▶ Exercise task: Everything from the line that contains "the two files." through the final line of the records should be written out exactly, and nothing outside that span.

* start Raw records *

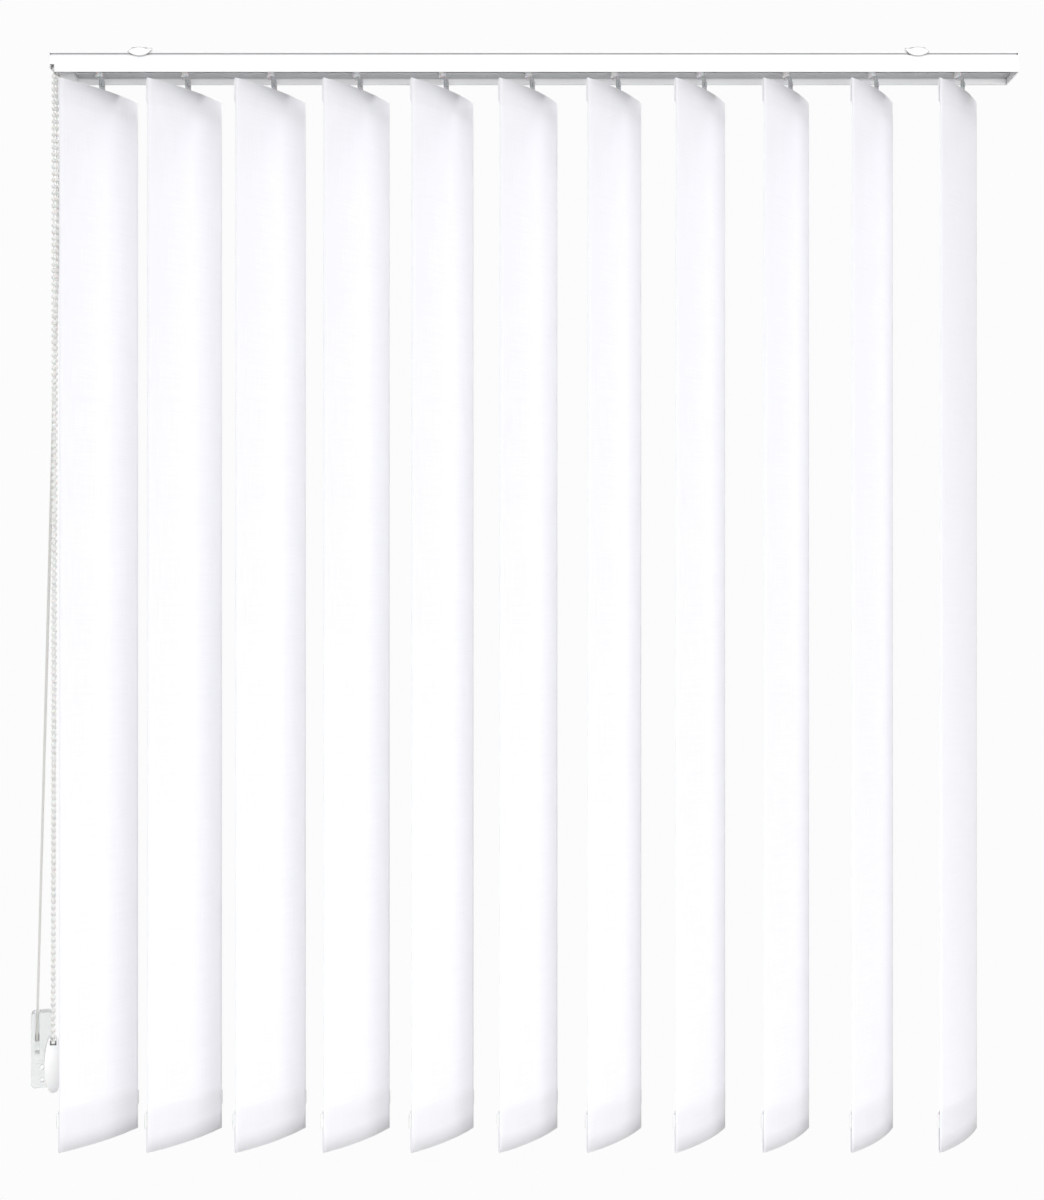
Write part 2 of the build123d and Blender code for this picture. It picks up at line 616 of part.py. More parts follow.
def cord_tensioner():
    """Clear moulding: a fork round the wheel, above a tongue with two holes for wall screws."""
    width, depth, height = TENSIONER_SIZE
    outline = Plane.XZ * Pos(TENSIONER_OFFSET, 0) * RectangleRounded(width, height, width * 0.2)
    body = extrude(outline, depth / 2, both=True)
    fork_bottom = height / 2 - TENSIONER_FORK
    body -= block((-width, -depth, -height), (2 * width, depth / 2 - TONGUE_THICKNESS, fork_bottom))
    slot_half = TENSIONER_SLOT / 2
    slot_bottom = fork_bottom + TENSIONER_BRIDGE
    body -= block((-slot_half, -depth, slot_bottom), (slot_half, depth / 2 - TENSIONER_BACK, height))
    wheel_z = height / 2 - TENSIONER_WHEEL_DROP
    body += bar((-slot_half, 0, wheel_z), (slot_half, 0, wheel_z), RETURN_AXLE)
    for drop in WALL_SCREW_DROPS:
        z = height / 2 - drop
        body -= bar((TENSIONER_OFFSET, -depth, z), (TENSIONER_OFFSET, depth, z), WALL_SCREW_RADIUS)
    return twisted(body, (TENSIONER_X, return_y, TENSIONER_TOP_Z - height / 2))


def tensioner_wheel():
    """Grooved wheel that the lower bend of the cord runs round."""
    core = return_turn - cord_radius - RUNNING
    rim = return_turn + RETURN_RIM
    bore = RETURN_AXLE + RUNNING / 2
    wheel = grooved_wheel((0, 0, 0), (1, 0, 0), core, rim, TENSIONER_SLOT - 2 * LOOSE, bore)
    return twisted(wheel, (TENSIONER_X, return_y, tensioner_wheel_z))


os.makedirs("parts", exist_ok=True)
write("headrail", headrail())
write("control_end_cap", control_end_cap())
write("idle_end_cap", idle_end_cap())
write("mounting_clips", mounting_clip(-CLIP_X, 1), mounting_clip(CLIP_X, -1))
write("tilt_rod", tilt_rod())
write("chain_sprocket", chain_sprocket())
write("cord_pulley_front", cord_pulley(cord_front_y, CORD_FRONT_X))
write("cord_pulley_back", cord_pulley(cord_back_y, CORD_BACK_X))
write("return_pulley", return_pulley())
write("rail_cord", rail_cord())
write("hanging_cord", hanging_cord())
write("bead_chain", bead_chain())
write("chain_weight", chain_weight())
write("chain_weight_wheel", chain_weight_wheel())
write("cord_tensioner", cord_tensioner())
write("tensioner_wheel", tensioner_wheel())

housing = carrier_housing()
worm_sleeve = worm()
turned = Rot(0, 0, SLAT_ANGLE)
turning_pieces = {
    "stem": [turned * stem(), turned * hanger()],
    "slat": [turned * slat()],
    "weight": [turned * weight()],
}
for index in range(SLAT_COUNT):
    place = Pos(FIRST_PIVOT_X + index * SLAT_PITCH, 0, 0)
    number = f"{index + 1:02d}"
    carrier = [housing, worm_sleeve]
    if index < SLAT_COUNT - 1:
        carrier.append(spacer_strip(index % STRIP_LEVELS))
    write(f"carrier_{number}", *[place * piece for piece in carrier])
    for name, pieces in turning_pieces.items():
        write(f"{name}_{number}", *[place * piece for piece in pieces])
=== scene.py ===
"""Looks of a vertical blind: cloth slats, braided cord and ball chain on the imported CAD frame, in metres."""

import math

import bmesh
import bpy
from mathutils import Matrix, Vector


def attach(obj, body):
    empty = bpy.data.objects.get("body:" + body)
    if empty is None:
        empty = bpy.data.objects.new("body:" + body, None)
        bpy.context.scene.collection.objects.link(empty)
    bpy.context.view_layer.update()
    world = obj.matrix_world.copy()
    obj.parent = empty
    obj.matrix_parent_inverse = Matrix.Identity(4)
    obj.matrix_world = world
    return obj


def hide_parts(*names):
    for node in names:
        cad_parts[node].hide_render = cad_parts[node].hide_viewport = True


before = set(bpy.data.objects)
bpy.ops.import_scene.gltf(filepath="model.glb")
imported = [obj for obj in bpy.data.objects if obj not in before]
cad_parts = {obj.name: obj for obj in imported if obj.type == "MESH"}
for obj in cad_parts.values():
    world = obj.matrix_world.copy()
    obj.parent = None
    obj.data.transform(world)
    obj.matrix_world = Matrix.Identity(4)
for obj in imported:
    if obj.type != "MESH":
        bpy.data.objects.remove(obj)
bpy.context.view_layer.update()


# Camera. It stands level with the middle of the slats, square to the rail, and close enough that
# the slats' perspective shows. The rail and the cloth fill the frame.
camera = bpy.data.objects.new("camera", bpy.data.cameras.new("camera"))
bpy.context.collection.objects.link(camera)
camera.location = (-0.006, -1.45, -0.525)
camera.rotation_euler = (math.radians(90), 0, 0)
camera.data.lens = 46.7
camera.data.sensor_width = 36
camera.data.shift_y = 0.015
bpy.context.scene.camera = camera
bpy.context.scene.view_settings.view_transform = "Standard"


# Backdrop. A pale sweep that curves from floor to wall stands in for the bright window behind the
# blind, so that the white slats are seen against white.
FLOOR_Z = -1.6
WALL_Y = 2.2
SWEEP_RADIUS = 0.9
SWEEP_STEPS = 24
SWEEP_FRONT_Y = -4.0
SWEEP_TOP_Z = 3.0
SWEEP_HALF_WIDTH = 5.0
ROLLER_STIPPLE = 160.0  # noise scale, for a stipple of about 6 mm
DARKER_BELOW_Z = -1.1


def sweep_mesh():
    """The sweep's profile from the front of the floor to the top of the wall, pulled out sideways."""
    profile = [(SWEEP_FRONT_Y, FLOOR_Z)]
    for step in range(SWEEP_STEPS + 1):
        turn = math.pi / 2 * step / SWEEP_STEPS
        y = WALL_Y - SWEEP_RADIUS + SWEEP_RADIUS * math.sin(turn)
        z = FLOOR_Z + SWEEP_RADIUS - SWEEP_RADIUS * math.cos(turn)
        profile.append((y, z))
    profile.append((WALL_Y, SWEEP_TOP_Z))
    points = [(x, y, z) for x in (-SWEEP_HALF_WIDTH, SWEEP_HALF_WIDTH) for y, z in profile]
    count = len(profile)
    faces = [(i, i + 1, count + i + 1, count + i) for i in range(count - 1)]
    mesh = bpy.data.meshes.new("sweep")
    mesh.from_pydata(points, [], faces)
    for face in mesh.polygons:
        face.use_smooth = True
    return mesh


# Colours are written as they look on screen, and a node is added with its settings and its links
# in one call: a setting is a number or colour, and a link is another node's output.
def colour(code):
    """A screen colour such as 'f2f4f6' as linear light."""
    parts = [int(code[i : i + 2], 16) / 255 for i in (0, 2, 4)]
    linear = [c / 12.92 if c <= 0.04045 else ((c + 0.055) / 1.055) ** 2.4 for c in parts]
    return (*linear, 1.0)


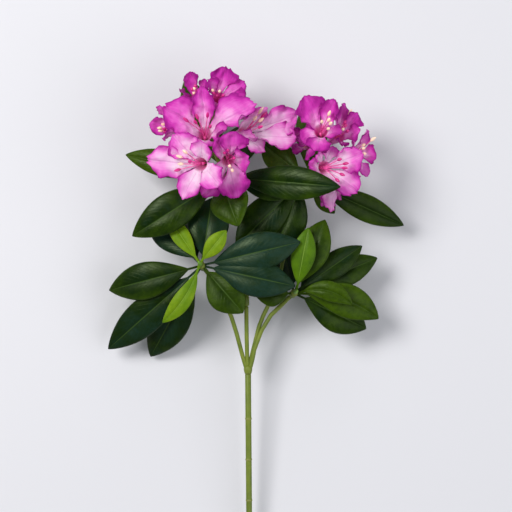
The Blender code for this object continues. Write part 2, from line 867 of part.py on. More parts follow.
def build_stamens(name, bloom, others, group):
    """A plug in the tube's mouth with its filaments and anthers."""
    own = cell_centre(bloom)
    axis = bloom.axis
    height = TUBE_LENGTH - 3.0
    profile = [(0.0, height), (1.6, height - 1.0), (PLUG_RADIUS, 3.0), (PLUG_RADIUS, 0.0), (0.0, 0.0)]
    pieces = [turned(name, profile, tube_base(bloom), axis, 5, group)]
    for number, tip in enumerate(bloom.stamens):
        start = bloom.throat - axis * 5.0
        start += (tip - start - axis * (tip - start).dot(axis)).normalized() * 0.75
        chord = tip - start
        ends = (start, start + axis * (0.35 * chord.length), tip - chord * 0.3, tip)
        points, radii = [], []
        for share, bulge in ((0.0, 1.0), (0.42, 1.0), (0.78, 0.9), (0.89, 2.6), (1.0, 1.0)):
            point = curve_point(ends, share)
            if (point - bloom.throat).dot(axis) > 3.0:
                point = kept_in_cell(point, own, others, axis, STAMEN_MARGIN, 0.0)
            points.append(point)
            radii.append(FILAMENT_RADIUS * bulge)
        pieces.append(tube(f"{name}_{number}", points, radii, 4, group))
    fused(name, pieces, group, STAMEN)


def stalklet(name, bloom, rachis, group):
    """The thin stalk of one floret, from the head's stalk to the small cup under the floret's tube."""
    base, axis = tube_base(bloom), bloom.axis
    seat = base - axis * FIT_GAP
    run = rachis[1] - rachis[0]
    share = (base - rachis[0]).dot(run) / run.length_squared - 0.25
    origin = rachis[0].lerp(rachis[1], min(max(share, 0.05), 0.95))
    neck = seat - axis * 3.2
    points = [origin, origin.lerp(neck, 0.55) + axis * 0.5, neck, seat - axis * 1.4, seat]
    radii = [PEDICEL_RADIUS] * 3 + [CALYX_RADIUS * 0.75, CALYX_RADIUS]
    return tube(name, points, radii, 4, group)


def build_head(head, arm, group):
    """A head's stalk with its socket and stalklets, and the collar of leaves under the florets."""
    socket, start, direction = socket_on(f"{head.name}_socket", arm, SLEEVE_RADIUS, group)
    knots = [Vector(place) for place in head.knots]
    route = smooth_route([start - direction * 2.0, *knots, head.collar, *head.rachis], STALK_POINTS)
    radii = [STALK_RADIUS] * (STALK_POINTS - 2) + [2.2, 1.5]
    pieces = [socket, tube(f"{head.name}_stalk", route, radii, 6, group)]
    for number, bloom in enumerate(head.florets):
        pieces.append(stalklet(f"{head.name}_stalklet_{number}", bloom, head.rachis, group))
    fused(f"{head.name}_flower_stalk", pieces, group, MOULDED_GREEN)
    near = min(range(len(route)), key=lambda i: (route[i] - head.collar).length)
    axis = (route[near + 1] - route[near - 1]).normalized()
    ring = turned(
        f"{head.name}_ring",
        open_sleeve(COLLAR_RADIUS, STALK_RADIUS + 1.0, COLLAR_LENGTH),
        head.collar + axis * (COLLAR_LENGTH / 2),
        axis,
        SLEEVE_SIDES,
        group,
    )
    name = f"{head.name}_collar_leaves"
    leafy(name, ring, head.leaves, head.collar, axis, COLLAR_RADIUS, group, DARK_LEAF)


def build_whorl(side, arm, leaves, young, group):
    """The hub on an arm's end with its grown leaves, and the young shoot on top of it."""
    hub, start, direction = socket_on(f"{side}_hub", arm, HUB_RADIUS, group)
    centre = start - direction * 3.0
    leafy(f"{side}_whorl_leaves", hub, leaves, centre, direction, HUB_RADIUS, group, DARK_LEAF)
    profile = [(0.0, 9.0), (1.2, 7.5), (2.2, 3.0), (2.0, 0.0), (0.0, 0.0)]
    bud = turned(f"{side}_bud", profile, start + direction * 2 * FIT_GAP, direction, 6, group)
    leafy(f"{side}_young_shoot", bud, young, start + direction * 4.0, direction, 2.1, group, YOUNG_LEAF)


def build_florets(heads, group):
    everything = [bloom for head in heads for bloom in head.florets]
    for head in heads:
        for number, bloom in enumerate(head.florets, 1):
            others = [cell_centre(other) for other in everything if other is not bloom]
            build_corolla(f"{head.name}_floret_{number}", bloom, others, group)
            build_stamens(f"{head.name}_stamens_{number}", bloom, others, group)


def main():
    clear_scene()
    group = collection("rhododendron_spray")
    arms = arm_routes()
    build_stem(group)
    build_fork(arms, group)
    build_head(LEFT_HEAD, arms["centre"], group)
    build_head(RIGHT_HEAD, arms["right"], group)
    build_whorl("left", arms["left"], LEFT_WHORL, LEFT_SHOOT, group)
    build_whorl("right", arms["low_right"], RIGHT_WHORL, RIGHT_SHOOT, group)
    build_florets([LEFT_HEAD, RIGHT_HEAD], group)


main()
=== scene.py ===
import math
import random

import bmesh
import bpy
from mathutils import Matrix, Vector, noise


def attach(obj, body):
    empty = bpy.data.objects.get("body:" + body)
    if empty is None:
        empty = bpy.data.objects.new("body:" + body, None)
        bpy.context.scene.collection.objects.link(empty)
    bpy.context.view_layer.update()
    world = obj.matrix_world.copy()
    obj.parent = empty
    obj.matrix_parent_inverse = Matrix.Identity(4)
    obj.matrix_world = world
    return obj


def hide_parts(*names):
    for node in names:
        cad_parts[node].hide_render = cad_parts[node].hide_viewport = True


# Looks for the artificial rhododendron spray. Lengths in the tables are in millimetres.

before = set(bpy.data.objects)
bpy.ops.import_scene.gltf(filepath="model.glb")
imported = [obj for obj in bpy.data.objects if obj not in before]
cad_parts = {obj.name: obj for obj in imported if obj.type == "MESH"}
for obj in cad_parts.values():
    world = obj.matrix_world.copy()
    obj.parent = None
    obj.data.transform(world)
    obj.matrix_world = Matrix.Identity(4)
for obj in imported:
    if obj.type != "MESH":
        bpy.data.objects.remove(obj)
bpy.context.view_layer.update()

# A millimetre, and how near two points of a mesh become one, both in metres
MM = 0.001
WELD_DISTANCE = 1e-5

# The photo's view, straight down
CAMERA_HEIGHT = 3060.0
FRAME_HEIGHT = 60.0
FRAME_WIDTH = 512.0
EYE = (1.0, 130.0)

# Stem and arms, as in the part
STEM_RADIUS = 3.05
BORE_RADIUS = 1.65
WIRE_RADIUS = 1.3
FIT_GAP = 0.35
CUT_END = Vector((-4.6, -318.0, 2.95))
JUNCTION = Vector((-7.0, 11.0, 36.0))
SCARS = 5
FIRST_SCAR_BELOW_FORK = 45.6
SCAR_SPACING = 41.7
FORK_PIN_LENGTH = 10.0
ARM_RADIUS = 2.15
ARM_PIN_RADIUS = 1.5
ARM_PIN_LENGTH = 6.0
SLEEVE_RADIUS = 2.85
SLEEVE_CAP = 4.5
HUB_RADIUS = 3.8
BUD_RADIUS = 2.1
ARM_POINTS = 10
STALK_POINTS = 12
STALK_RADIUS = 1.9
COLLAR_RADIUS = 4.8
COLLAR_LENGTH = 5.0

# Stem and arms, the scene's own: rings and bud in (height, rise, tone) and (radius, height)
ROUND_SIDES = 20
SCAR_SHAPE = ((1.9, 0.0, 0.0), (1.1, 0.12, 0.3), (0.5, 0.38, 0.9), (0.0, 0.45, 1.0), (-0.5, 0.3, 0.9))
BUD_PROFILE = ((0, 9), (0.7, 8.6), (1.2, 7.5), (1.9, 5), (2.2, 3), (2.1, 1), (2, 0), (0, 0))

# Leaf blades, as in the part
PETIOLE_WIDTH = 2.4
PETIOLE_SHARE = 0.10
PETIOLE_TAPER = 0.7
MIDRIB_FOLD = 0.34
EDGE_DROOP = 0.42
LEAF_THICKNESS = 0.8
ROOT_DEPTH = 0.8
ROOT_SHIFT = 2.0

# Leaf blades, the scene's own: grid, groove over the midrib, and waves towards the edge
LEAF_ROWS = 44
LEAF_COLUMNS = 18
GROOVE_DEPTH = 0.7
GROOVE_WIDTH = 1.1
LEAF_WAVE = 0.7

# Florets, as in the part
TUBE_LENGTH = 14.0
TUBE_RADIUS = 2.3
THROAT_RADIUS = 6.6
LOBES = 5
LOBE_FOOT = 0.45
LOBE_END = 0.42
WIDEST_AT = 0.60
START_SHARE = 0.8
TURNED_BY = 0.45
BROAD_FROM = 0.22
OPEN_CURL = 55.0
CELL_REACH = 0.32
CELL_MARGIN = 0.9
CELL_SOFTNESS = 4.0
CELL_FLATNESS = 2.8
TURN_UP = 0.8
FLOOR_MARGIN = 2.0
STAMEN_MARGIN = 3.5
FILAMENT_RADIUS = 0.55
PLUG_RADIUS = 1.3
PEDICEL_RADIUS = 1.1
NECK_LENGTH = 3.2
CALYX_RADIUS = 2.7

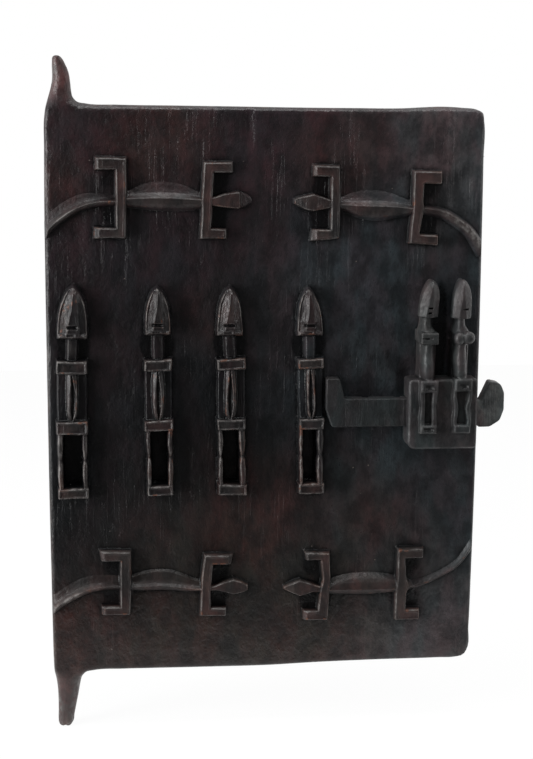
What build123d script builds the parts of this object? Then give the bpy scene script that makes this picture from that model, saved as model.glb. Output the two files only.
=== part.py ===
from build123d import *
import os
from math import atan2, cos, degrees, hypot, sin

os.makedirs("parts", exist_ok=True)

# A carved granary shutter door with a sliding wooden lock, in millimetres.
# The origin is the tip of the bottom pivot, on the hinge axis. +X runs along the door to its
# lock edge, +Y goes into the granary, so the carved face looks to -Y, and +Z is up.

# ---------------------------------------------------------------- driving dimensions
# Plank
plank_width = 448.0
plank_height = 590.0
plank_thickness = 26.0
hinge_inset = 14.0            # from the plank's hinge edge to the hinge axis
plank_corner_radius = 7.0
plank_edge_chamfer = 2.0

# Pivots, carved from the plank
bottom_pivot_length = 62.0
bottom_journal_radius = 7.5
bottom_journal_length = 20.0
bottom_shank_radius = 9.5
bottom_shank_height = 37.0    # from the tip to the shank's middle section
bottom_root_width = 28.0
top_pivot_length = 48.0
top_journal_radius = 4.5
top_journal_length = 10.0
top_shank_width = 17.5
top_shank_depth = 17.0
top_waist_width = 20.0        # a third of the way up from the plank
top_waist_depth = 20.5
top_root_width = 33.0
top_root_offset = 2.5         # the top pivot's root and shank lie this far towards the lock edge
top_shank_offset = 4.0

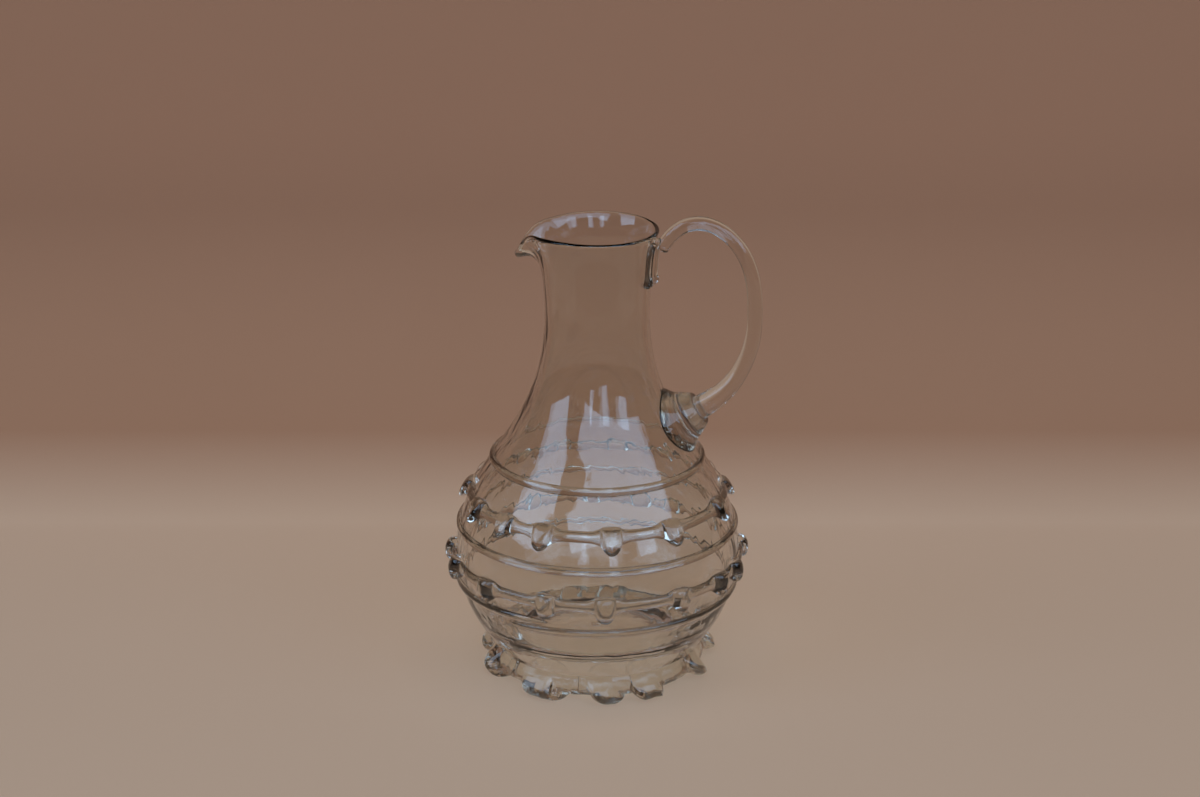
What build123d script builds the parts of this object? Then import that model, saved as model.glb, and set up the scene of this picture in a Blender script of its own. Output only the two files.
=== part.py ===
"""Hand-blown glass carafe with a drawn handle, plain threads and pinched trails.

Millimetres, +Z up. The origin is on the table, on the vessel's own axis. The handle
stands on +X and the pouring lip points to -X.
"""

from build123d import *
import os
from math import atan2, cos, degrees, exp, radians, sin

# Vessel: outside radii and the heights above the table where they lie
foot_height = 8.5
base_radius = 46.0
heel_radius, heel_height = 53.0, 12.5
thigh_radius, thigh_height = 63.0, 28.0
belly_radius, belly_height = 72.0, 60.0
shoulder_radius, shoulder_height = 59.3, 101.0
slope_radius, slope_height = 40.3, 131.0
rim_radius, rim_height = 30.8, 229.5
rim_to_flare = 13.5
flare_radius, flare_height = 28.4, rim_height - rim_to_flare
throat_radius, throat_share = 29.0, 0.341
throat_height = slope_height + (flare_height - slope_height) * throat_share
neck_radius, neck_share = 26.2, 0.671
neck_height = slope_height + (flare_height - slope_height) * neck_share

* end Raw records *

▶ Exercise output:
What build123d script builds the parts of this object? Then import that model, saved as model.glb, and set up the scene of this picture in a Blender script of its own. Output only the two files.
=== part.py ===
"""Hand-blown glass carafe with a drawn handle, plain threads and pinched trails.

Millimetres, +Z up. The origin is on the table, on the vessel's own axis. The handle
stands on +X and the pouring lip points to -X.
"""

from build123d import *
import os
from math import atan2, cos, degrees, exp, radians, sin

# Vessel: outside radii and the heights above the table where they lie
foot_height = 8.5
base_radius = 46.0
heel_radius, heel_height = 53.0, 12.5
thigh_radius, thigh_height = 63.0, 28.0
belly_radius, belly_height = 72.0, 60.0
shoulder_radius, shoulder_height = 59.3, 101.0
slope_radius, slope_height = 40.3, 131.0
rim_radius, rim_height = 30.8, 229.5
rim_to_flare = 13.5
flare_radius, flare_height = 28.4, rim_height - rim_to_flare
throat_radius, throat_share = 29.0, 0.341
throat_height = slope_height + (flare_height - slope_height) * throat_share
neck_radius, neck_share = 26.2, 0.671
neck_height = slope_height + (flare_height - slope_height) * neck_share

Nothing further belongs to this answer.